I started tweeting because someone told me to. Seriously. The teacher in charge of the EdTech committee in my district said that getting on twitter was the most important move she had made in the last year of professional development. So I asked a few students to show me the ropes, and then I tried to find teachers to follow.
I started with those "Top Educators To Follow" lists. I have since unfollowed most of those people. Here are some of the reasons I unfollowed them, and why I STILL hesitate to follow people now:
- They tweet too many uninteresting automated messages. Things like "Your Daily Tweeted Times" type of things. I don't mind a few of those, but when you do 4-7 a day...ugh.
- They don't engage with people regularly. I don't need to be the one engaged with, but if they spend the majority of their time sharing instead of interacting, I'm the product, not the audience. Conversations are the entire point.
- Over 75% of their tweets are about pimping their own work.
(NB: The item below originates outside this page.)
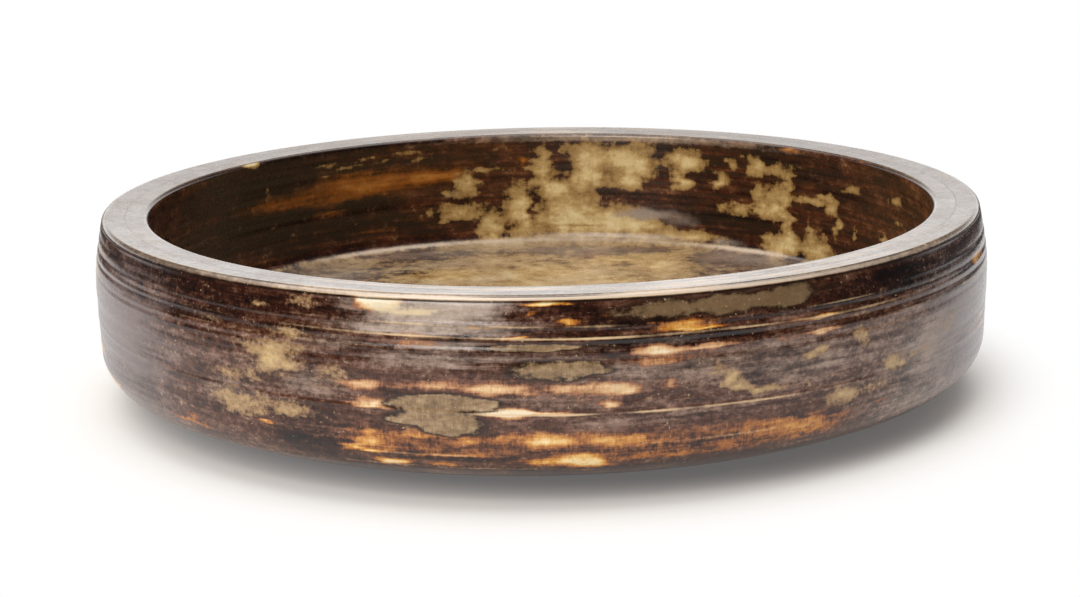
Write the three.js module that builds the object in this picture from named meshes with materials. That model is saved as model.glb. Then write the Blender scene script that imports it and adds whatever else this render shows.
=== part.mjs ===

I want to focus on the third point, because it's the most nuanced. I do share my own blog posts, my donorschoose project (funded in 6 days! eff yeah!), the book I co-wrote, and the chat I moderate. I also will occasionally tweet or write about products I've used, like the iPEVO review I posted this week.
However, the majority of my tweets are engaging with others. I've slowed down on the tweeting lately bc reasons (commuting 3 hours a day, increased weekend responsibility, etc.) but when I am tweeting, I focus on the people, not all of the things I've done in my twitter absence.
Recently, I have noticed that some people with whom I used to interact frequently have moved above the 75% self-promotion line. They post the link to their home page, not to the new post they've written. They solicit people to come to webinars but don't share the ideas that make their webinar worth attending. They post #HumbleBrags about awards they received, successes they've had, and all of the projects they're working on.
Basically it comes down to this: If these people were sitting at a dinner party with me, they would be talking about themselves so much that they didn't notice others sitting at the table. I don't have time for that kind of person in my real life, and they are not adding anything to my twitter life either.
If getting more followers is more important than meaningfully engaging with the followers you DO have, then I am not interested. It also reminds me to keep engaging with my PLN beyond the small concentric circles to which I normally turn.
I'd like to know your thoughts.
Why do YOU engage with social media? Why do you follow or unfollow someone? Are you spending more time learning and listening than talking?